"Cela va permettre de remplacer des produits naturels", les gravats issus d’un chantier titanesque recyclés jusqu’à la dernière miette

Depuis le mois de mai se tient à Reims, dans la Marne, un chantier hors norme : celui de la démolition du pont Charles de Gaulle. Les engins de chantier grignotent semaine après semaine cette immense structure tentaculaire des années 1970, accumulant des gravats qui sont recyclés jusqu’à la dernière miette.

Voilà un métier qui, depuis toujours, fait rêver les enfants : conducteur d’engin. Perché dans une cabine, des boutons sous les doigts, un joystick dans la paume, Jérémy Jumeau actionne l’énorme mâchoire de son broyeur, avec une idée en tête, faire du pont Charles de Gaulle, pont emblématique du centre-ville de Reims, de tout petits morceaux : "On casse au marteau-piqueur pour émietter la structure, pour l’avoir plus facilement, explique-t-il. Après, on met un coup de broyeur pour mâcher le béton". 

Mâcher le béton, le dévorer presque, pour qu’il n’en reste pas une miette sur place, c’est tout l’objectif de ce chantier colossal qui a démarré dans la cité des Sacres, il y a maintenant trois mois. Structure tentaculaire qui enjambait une rivière, un canal, une rue sur berge et une autoroute, le pont de Gaulle représente 20 000 tonnes de béton. À titre de comparaison, son petit frère, le pont de Witry, effondré par explosion en 2022, représentait "seulement" 3 000 tonnes de béton. 

Olivier Bernard, qui est le gérant de la société de démolition Viellard, une des entreprises qui participent à la démolition, explique : "C’est un chantier extraordinaire par la qualité intrinsèque de l’ouvrage, avec un béton qui bénéficie d’une dureté particulièrement élevée, par rapport à des bétons classiques". L’entreprise a donc dû adapter les temps de démolition et les outils pour parvenir à ses fins.

Car pour le pont de Gaulle, point d’explosion, le choix a été fait dès le départ de grignoter la structure, morceau par morceau. "Il a fallu que l’on vérifie à chaque étape du chantier qu’il n’y ait aucun risque d’effondrement des ruines de l’ouvrage, poursuit le gérant de la société de démolition, notamment pour les usagers, les bateliers, et toutes les personnes qui auraient pu se trouver dessous". 

À la mi-août, une grue gigantesque a même été installée pour scier puis lever les énormes poutres de béton de 25 mètres de long, pesant chacune 180 tonnes, l’équivalent de 120 voitures, et les déposer sur la berge. Pas un caillou ne devait alors tomber dans l’eau, il était hors de question de risquer la pollution des deux cours d’eau enjambés.
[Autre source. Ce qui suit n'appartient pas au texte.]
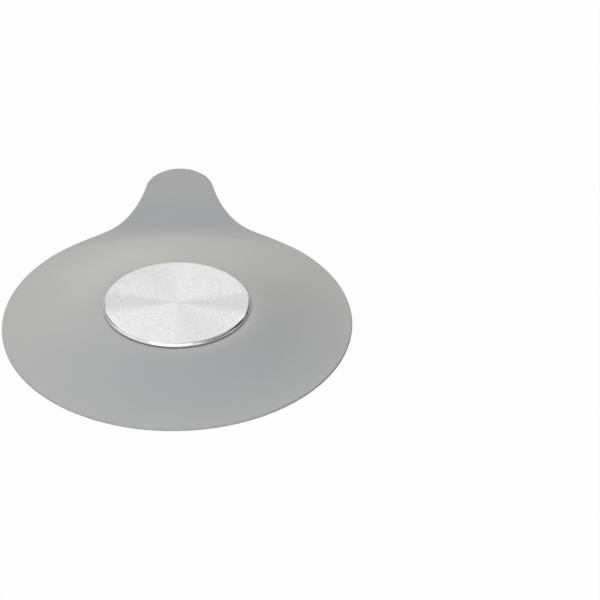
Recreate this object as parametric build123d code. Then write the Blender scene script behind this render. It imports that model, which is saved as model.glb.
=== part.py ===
# Drain stopper: a low silicone bell whose flat ring underneath seals on the tub floor round a drain,
# a raised tab to peel it off by, and a steel disc shut in under a steel cap to weigh it down.
# Millimetres and degrees. The origin is on the bell's axis, on the plane that the ring lies on.
# +Z is up, and the tab points to +Y.
from build123d import *
import math
import os

# Plan of the silicone: an ellipse, two flanks that turn hollow towards the neck, and a round end
mat_half_width = 80.0
mat_half_length = 82.3
flank_angle = 30.5
flank_pull = 44.5
neck_pull = 41.0
tab_end_radius = 16.35
tab_side_lean = 12.0

# Silicone: its thin rim, the wall at the bell's shoulder, the web on top, and the tab
rim_thickness = 1.0
shoulder_wall = 1.8
web_thickness = 1.8
tab_thickness = 1.5
edge_rounding = 0.3

# Bell: a level seat, and a slope that steepens at once and is all but level where the rim cuts it
bell_height = 9.6
seat_margin = 1.5
shoulder_share = 0.16
foot_share = 0.49
foot_overhang = 6.85

# Underside: a recess over the drain, inside the flat ring that seals
seal_width = 12.5
recess_share = 0.33

# Neck and tab: the top starts to rise inside the rim, the underside only behind the sealing ring,
# and both end in a gentler straight climb
neck_reach = 7.0
rise_run = 33.0
rise_start_share = 0.45
rise_end_share = 0.4
valley_share = 0.77
lift_run = 21.0
lift_height = 5.95
lift_share = 0.3
tab_straight = 5.3
tab_tilt = 7.5
flex_run = 9.0
flex_gap = 0.1

# Steel cap: drawn sheet with a rounded top edge, and a lip curled in at the bottom
cap_radius = 33.65
cap_sheet = 0.5
cap_edge_rounding = 1.4
cap_curl = 0.8
cap_lip_width = 2.15
cap_shadow_gap = 0.3

# Boss and weight disc, and the room that soft silicone leaves round the steel
boss_wall = 2.9
weight_thickness = 2.0
weight_edge_chamfer = 0.3
seat_clearance = 0.1

# Levels and radii that follow from the sizes above
seat_radius = cap_radius + seat_margin
bell_foot_radius = (mat_half_width + mat_half_length) / 2 + foot_overhang
recess_height = bell_height - web_thickness
recess_roof_radius = seat_radius - shoulder_wall
recess_foot_radius = mat_half_width - seal_width
rise_end = bell_foot_radius + neck_reach
rise_start = rise_end - rise_run
rise_height = lift_height + tab_thickness
lift_start = rise_end - lift_run
valley_rounding = (lift_start - seat_radius) * valley_share
flex_line = rise_end - flex_run
tab_end_centre = rise_end + tab_straight
tab_tip = tab_end_centre + tab_end_radius
boss_top = bell_height + weight_thickness
cap_top = boss_top + seat_clearance + cap_sheet
rim_bottom = bell_height + cap_shadow_gap
lip_radius = cap_radius - cap_lip_width
boss_neck_radius = lip_radius - seat_clearance
pocket_radius = boss_neck_radius - boss_wall
flange_radius = cap_radius - cap_sheet - seat_clearance
flange_underside = rim_bottom + cap_sheet + seat_clearance
flange_chamfer = cap_edge_rounding - cap_sheet

# How far cutting shapes run past what they cut
overrun = 5.0


def soft_step(start, end, start_share, end_share, end_slope=0.0):
    """A curve that leaves start level and reaches end at end_slope, steepest in between."""
    start_pull = (end[0] - start[0]) * start_share
    end_pull = (end[0] - start[0]) * end_share
    leaving = (start[0] + start_pull, start[1])
    arriving = (end[0] - end_pull, end[1] - end_pull * end_slope)
    return Bezier(start, leaving, arriving, end)


def plan():
    """The outline of mat and tab seen from above, as one face."""
    flank = math.radians(flank_angle)
    lean = math.radians(tab_side_lean)
    flank_x = mat_half_width * math.cos(flank)
    flank_y = mat_half_length * math.sin(flank)
    along_x = -mat_half_width * math.sin(flank)
    along_y = mat_half_length * math.cos(flank)
    pull = flank_pull / math.hypot(along_x, along_y)
    pulled_x = flank_x + along_x * pull
    pulled_y = flank_y + along_y * pull
    side_x = tab_end_radius * math.cos(lean)
    side_y = tab_end_centre + tab_end_radius * math.sin(lean)
    neck_x = side_x + neck_pull * math.sin(lean)
    neck_y = side_y - neck_pull * math.cos(lean)
    body_sweep = 180.0 + 2 * flank_angle
    with BuildSketch() as sketch:
        with BuildLine():
            EllipticalCenterArc(
                (0, 0), mat_half_width, mat_half_length,
                start_angle=180.0 - flank_angle, arc_size=body_sweep,
            )
            Bezier((flank_x, flank_y), (pulled_x, pulled_y), (neck_x, neck_y), (side_x, side_y))
            ThreePointArc((side_x, side_y), (0, tab_tip), (-side_x, side_y))
            Bezier((-side_x, side_y), (-neck_x, neck_y), (-pulled_x, pulled_y), (-flank_x, flank_y))
        make_face()
    return sketch.sketch


def bell():
    """The bell, solid below and wider than the plan, with the boss that the steel cap snaps over."""
    blank_radius = mat_half_width + mat_half_length
    with BuildPart() as part:
        with BuildSketch(Plane.XZ):
            with BuildLine():
                Polyline(
                    (0, 0),
                    (0, bell_height),
                    (pocket_radius, bell_height),
                    (pocket_radius, boss_top),
                    (flange_radius - flange_chamfer, boss_top),
                    (flange_radius, boss_top - flange_chamfer),
                    (flange_radius, flange_underside),
                    (boss_neck_radius, flange_underside),
                    (boss_neck_radius, bell_height),
                    (seat_radius, bell_height),
                )
                soft_step(
                    (seat_radius, bell_height), (bell_foot_radius, rim_thickness),
                    shoulder_share, foot_share,
                )
                Polyline(
                    (bell_foot_radius, rim_thickness),
                    (blank_radius, rim_thickness),
                    (blank_radius, 0),
                    (0, 0),
                )
            make_face()
        revolve(axis=Axis.Z)
    return part.part


def recess():
    """The hollow under the bell that clears the drain."""
    with BuildPart() as part:
        with BuildSketch(Plane.XZ):
            with BuildLine():
                Polyline((0, 0), (0, recess_height), (recess_roof_radius, recess_height))
                soft_step(
                    (recess_roof_radius, recess_height), (recess_foot_radius, 0),
                    recess_share, recess_share,
                )
                Line((recess_foot_radius, 0), (0, 0))
            make_face()
        revolve(axis=Axis.Z)
    return part.part


def rising_strip():
    """Neck and tab as a strip: thick behind the sealing ring, then a sheet that climbs straight."""
    slope = math.tan(math.radians(tab_tilt))
    far = tab_tip + overrun
    far_lift = lift_height + (far - rise_end) * slope
    with BuildPart() as part:
        with BuildSketch(Plane.YZ.offset(-mat_half_width)):
            with BuildLine():
                Line((rise_start, 0), (lift_start, 0))
                soft_step((lift_start, 0), (rise_end, lift_height), lift_share, lift_share, slope)
                Polyline(
                    (rise_end, lift_height),
                    (far, far_lift),
                    (far, far_lift + tab_thickness),
                    (rise_end, rise_height),
                )
                soft_step(
                    (rise_start, rim_thickness), (rise_end, rise_height),
                    rise_start_share, rise_end_share, slope,
                )
                Line((rise_start, 0), (rise_start, rim_thickness))
            make_face()
        extrude(amount=2 * mat_half_width)
    return part.part


def half_space(y_start, y_end):
    """A block across the whole part between two planes square to Y."""
    wide = 2 * (mat_half_width + overrun)
    tall = 2 * (cap_top + rise_height + overrun)
    block = Box(wide, y_end - y_start, tall, align=(Align.CENTER, Align.MIN, Align.CENTER))
    return Pos(0, y_start, 0) * block


def valley_edges(moulding):
    """The edge across the mat where the bell's slope meets the neck's rise."""
    edges = []
    for edge in moulding.edges():
        middle = edge @ 0.5
        across = abs(middle.X) < edge_rounding
        if across and rise_start < middle.Y < lift_start and middle.Z > rim_thickness:
            edges.append(edge)
    return edges


def outline_edges(moulding):
    """The edges above and below the wall that follows the plan."""
    edges = []
    for wall in moulding.faces():
        middle = wall.center()
        upright = abs(wall.normal_at(middle).Z) < math.sin(math.radians(1))
        if upright and math.hypot(middle.X, middle.Y) > recess_foot_radius:
            edges.extend(edge for edge in wall.edges() if abs(edge.tangent_at(0).Z) < 0.9)
    return edges


def silicone():
    """The whole moulding, mat and tab in one."""
    front = -mat_half_length - overrun
    behind = tab_tip + overrun
    column = Pos(0, 0, -overrun) * extrude(plan(), amount=cap_top + rise_height + 2 * overrun)
    bell_part = bell() & half_space(front, lift_start) & column
    raised_part = rising_strip() & half_space(rise_start, behind) & column
    moulding = bell_part + raised_part
    moulding = fillet(valley_edges(moulding), valley_rounding)
    moulding = moulding - recess()
    return fillet(outline_edges(moulding), edge_rounding)


def silicone_mat(moulding):
    """The moulding in front of the line where the neck flexes."""
    return moulding & half_space(-mat_half_length - overrun, flex_line)


def pull_tab(moulding):
    """The moulding behind the line where the neck flexes."""
    return moulding & half_space(flex_line + flex_gap, tab_tip + overrun)


def steel_cap():
    """Drawn cap: flat top, rounded edge, and a lip curled in under the silicone flange."""
    edge_centre = cap_radius - cap_edge_rounding
    curl_centre = cap_radius - cap_curl
    curl_top = rim_bottom + cap_curl
    edge_bottom = cap_top - cap_edge_rounding
    inner_wall = cap_radius - cap_sheet
    diagonal = math.sqrt(0.5)
    edge_middle = cap_edge_rounding * diagonal
    curl_middle = cap_curl * diagonal
    inner_edge_middle = (cap_edge_rounding - cap_sheet) * diagonal
    inner_curl_middle = (cap_curl - cap_sheet) * diagonal
    with BuildPart() as part:
        with BuildSketch(Plane.XZ):
            with BuildLine():
                Polyline((0, cap_top - cap_sheet), (0, cap_top), (edge_centre, cap_top))
                ThreePointArc(
                    (edge_centre, cap_top),
                    (edge_centre + edge_middle, edge_bottom + edge_middle),
                    (cap_radius, edge_bottom),
                )
                Line((cap_radius, edge_bottom), (cap_radius, curl_top))
                ThreePointArc(
                    (cap_radius, curl_top),
                    (curl_centre + curl_middle, curl_top - curl_middle),
                    (curl_centre, rim_bottom),
                )
                Polyline(
                    (curl_centre, rim_bottom),
                    (lip_radius, rim_bottom),
                    (lip_radius, rim_bottom + cap_sheet),
                    (curl_centre, rim_bottom + cap_sheet),
                )
                ThreePointArc(
                    (curl_centre, rim_bottom + cap_sheet),
                    (curl_centre + inner_curl_middle, curl_top - inner_curl_middle),
                    (inner_wall, curl_top),
                )
                Line((inner_wall, curl_top), (inner_wall, edge_bottom))
                ThreePointArc(
                    (inner_wall, edge_bottom),
                    (edge_centre + inner_edge_middle, edge_bottom + inner_edge_middle),
                    (edge_centre, cap_top - cap_sheet),
                )
                Line((edge_centre, cap_top - cap_sheet), (0, cap_top - cap_sheet))
            make_face()
        revolve(axis=Axis.Z)
    return part.part


def weight_disc():
    """Blanked steel disc that lies in the pocket of the boss."""
    radius = pocket_radius - seat_clearance
    disc = Cylinder(radius, weight_thickness, align=(Align.CENTER, Align.CENTER, Align.MIN))
    disc = Pos(0, 0, bell_height) * disc
    rims = disc.edges().filter_by(GeomType.CIRCLE)
    return chamfer(rims, weight_edge_chamfer)


def main():
    os.makedirs("parts", exist_ok=True)
    moulding = silicone()
    pieces = {
        "silicone_mat": silicone_mat(moulding),
        "pull_tab": pull_tab(moulding),
        "steel_cap": steel_cap(),
        "weight_disc": weight_disc(),
    }
    for name, piece in pieces.items():
        export_step(piece, os.path.join("parts", name + ".step"))
        box = piece.bounding_box()
        print(name, "solids", len(piece.solids()), "top", round(box.max.Z, 3))
    crest = pieces["silicone_mat"].faces().sort_by(Axis.Y)[-1].bounding_box().max.Z
    print("the neck flexes at y", flex_line, "and its top is at z", round(crest, 4))


main()
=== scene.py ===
import math

import bmesh
import bpy
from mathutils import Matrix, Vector


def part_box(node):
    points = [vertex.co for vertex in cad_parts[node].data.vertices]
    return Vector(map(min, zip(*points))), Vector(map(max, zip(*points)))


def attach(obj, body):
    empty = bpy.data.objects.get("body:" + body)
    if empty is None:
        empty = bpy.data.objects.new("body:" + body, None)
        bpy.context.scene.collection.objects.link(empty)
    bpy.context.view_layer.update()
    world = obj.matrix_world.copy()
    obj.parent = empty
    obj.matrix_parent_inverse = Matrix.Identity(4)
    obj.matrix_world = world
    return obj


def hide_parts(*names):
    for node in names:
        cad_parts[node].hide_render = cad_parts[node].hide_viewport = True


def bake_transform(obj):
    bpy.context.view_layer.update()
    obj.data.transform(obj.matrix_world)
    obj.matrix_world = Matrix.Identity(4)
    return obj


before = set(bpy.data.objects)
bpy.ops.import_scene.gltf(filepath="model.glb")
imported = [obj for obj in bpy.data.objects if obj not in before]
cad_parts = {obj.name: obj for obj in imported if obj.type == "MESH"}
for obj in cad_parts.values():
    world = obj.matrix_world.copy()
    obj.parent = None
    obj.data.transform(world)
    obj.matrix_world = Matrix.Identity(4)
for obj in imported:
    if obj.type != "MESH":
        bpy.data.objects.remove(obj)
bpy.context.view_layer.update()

scene = bpy.context.scene
scene.view_settings.view_transform = "Standard"

# Camera. A long lens from 1.7 m away that looks down by a little over a third of a right angle, and
# is turned a little from the tab's own axis. It looks past the stopper's right side, which leaves
# the stopper in the left half of the picture.
focal_px = 3706.0
picture_px = 600.0
sensor_mm = 36.0
camera_distance = 1.710
camera_climb = math.radians(34.5)
camera_turn = math.radians(0.88)
camera_aim = Vector((0.0564, 0.01872, 0.0))

camera_data = bpy.data.cameras.new("camera")
camera_data.sensor_width = sensor_mm
camera_data.lens = sensor_mm * focal_px / picture_px
camera = bpy.data.objects.new("camera", camera_data)
scene.collection.objects.link(camera)
heading = Vector((math.sin(camera_turn), math.cos(camera_turn), 0.0))
toward_floor = heading * math.cos(camera_climb) - Vector((0.0, 0.0, math.sin(camera_climb)))
camera.location = camera_aim - toward_floor * camera_distance
camera.rotation_euler = toward_floor.to_track_quat("-Z", "Y").to_euler()
scene.camera = camera

# Backdrop mask. A shared group that is 1 for the rays that show the background, which are those
# from the camera and those that gloss or glass sends on, and 0 for the rays that light things.
backdrop = bpy.data.node_groups.new("backdrop_rays", "ShaderNodeTree")
backdrop.interface.new_socket("Mask", in_out="OUTPUT", socket_type="NodeSocketFloat")
seen = backdrop.nodes.new("ShaderNodeLightPath")
seen_by_either = backdrop.nodes.new("ShaderNodeMath")
seen_by_either.operation = "MAXIMUM"
backdrop.links.new(seen.outputs["Is Camera Ray"], seen_by_either.inputs[0])
backdrop.links.new(seen.outputs["Is Glossy Ray"], seen_by_either.inputs[1])
seen_by_any = backdrop.nodes.new("ShaderNodeMath")
seen_by_any.operation = "MAXIMUM"
backdrop.links.new(seen_by_either.outputs[0], seen_by_any.inputs[0])
backdrop.links.new(seen.outputs["Is Transmission Ray"], seen_by_any.inputs[1])
mask_out = backdrop.nodes.new("NodeGroupOutput")
backdrop.links.new(seen_by_any.outputs[0], mask_out.inputs["Mask"])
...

Pour les gravats, direction le recyclage 

Au fur et à mesure des semaines qui se sont écoulées sur le chantier de démolition, les gravats passés par la mâchoire de fer de Jérémy Jumeau, se sont accumulés, formant de petits tas de cailloux sur l'immense parking bordant l'avenue Paul Doumer.

Pour ce béton, direction les Recycles du Fort, à Saint-Léonard dans la Marne, où va commencer sa nouvelle vie. "D’abord, tous les gravats passent dans un concasseur à percussion, détaille Olivier Bernard, puis dans un gros tamis, qui nous permet d’avoir différentes granulométries [différentes tailles, ndlr]".

Résultat, après toutes ces opérations, le béton du pont de Gaulle est devenu de la "grave de recyclage", une matière première utile à la construction des routes, que l’on va retrouver sous la chaussée.

Un savoir-faire maîtrisé par l’entreprise basée Bazancourt, dans la Marne, depuis 25 ans : "On a toujours fait le recyclage des produits béton ou des produits routiers pour des raisons économiques, poursuit Olivier Bernard. On le fait toujours pour ces raisons-là, mais il est vrai qu’aujourd’hui, on se le réapproprie aussi dans le cadre de la transition écologique". 

Car utiliser des miettes du pont de Gaulle pour construire des routes, c’est éviter d’aller chercher la matière première à des dizaines de kilomètres des chantiers : "Concrètement, la grave de recyclage va permettre de remplacer des produits naturels, que l’on pourrait trouver dans les roches qui sont à une heure et demie de Reims, conclut Olivier Bernard, puisque cela a les mêmes propriétés intrinsèques que de la grave naturelle".

Que les aficionados du célèbre pont des années 1970 se rassurent donc : comme la tour Eiffel dans les médailles olympiques et paralympiques, les débris du pont de Gaulle continueront à vivre dans les routes de notre région.